Tencent is expanding its presence in the open-source AI arena with a new lineup of Hunyuan AI models, engineered for both versatility and performance. The models, now available on Hugging Face, come in sizes ranging from 0.5B to 7B parameters, making them suitable for everything from edge devices to high-concurrency production environments.

This release builds on the foundation laid by Tencent’s larger Hunyuan-A13B, with the new models inheriting much of its architecture and training methodology to ensure consistency in performance across varying scales.

Designed for Flexibility, Powered by Performance
The Hunyuan models are instruction-tuned and pre-trained, supporting use cases that span chatbots, content generation, and document analysis. One standout feature is the models’ native 256K context window, enabling smooth handling of long documents and extended dialogues—ideal for legal, academic, or enterprise applications.
Tencent also emphasizes hybrid reasoning: users can switch between fast-response or deep-analysis modes depending on their specific requirements, adding a layer of adaptability rarely seen in open-source LLMs.
Leading the Pack in Agentic Capabilities
The models have been optimized for agent-based AI tasks, performing strongly in benchmarks such as:
- C3-Bench: Hunyuan-7B-Instruct scores 68.5
- BFCL-v3 and τ-Bench: consistent leadership performance
These results signal strong multi-step reasoning, making Hunyuan suitable for tasks involving planning, decision-making, or logic-heavy workflows.
High Efficiency Through Advanced Quantisation
To reduce the resource load for deployment, Tencent has introduced AngleSlim, a proprietary compression tool supporting two advanced quantisation methods:
- FP8 Static Quantisation: Uses minimal calibration data to scale model weights into an 8-bit floating-point format—ideal for improving inference speed without retraining.

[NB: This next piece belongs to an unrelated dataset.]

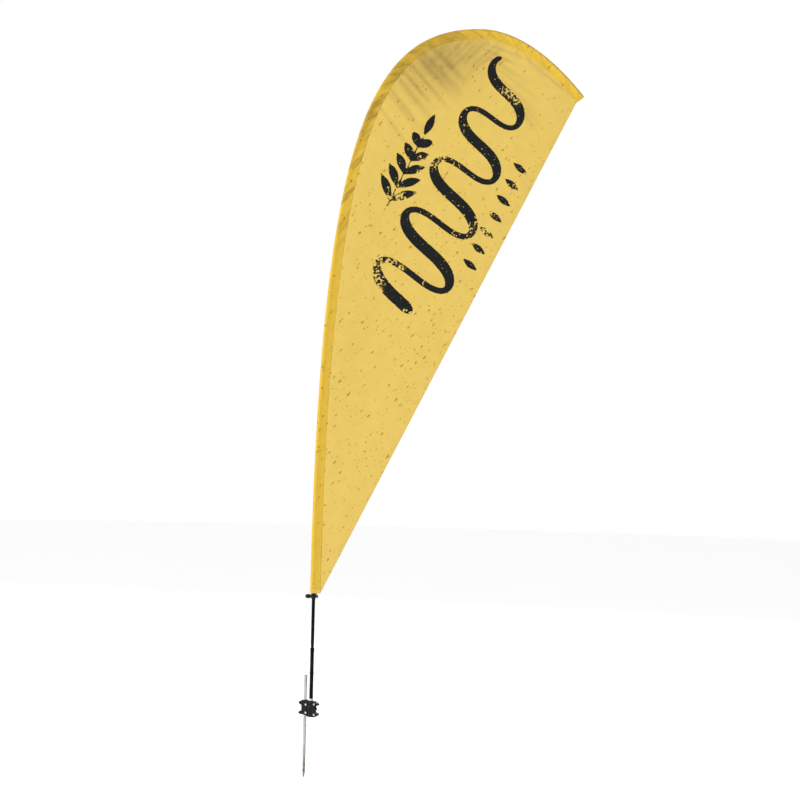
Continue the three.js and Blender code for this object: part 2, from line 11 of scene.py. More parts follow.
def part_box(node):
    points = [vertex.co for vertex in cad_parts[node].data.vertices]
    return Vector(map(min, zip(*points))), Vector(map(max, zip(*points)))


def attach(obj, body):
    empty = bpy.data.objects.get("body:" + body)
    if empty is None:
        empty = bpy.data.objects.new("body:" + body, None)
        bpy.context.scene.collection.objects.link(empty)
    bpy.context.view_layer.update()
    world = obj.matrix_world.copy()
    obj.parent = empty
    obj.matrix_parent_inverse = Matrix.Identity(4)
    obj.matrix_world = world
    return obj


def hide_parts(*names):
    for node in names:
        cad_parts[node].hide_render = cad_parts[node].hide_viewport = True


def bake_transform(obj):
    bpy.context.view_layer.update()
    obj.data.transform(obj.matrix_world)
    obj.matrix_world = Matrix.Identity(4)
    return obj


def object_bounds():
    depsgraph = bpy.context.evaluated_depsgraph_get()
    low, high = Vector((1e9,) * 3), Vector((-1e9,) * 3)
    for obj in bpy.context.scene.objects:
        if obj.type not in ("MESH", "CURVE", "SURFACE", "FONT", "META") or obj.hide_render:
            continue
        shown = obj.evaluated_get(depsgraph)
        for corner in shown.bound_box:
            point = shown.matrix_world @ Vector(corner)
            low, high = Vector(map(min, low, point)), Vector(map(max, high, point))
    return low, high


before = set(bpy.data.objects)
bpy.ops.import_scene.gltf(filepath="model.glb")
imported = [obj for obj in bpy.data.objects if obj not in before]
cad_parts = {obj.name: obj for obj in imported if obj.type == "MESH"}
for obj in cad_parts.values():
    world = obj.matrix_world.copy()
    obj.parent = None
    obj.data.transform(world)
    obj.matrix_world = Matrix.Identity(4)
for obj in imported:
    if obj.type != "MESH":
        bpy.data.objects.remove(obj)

- INT4 Quantisation: Uses GPTQ and AWQ algorithms for compact 4-bit weight formats, optimizing speed and memory while preserving accuracy. Pre-quantised models are available for instant use.
Benchmark Highlights
The raw performance of the Hunyuan models stands out across academic and practical domains:
| Model | Benchmark | Score |
|---|---|---|
| Hunyuan-7B | MMLU | 79.82 |
| GSM8K | 88.25 | |
| MATH | 74.85 | |
| Hunyuan-7B-Instruct | AIME 2024 | 81.1 |
| OlympiadBench | 76.5 | |
| Livecodebench | 42.0 | |
| DROP (B16 / FP8 / INT4) | 85.9 / 86.0 / 85.7 |
These figures confirm that the models maintain high reasoning and mathematical proficiency even when compressed for efficiency
🚀We're expanding the Tencent Hunyuan open-source LLM ecosystem with four compact models (0.5B, 1.8B, 4B, 7B)! Designed for low-power scenarios like consumer-grade GPUs, smart vehicles, smart home devices, mobile phones, and PCs, these models support cost-effective fine-tuning… pic.twitter.com/CknskVqPem
— Hunyuan (@TencentHunyuan) August 4, 2025
Seamless Integration into Modern AI Workflows
Tencent recommends deploying the models using TensorRT-LLM, vLLM, or SGLang, all of which support OpenAI-compatible APIs. This makes it easier for developers to plug Hunyuan into existing systems or develop new services without heavy infrastructure changes.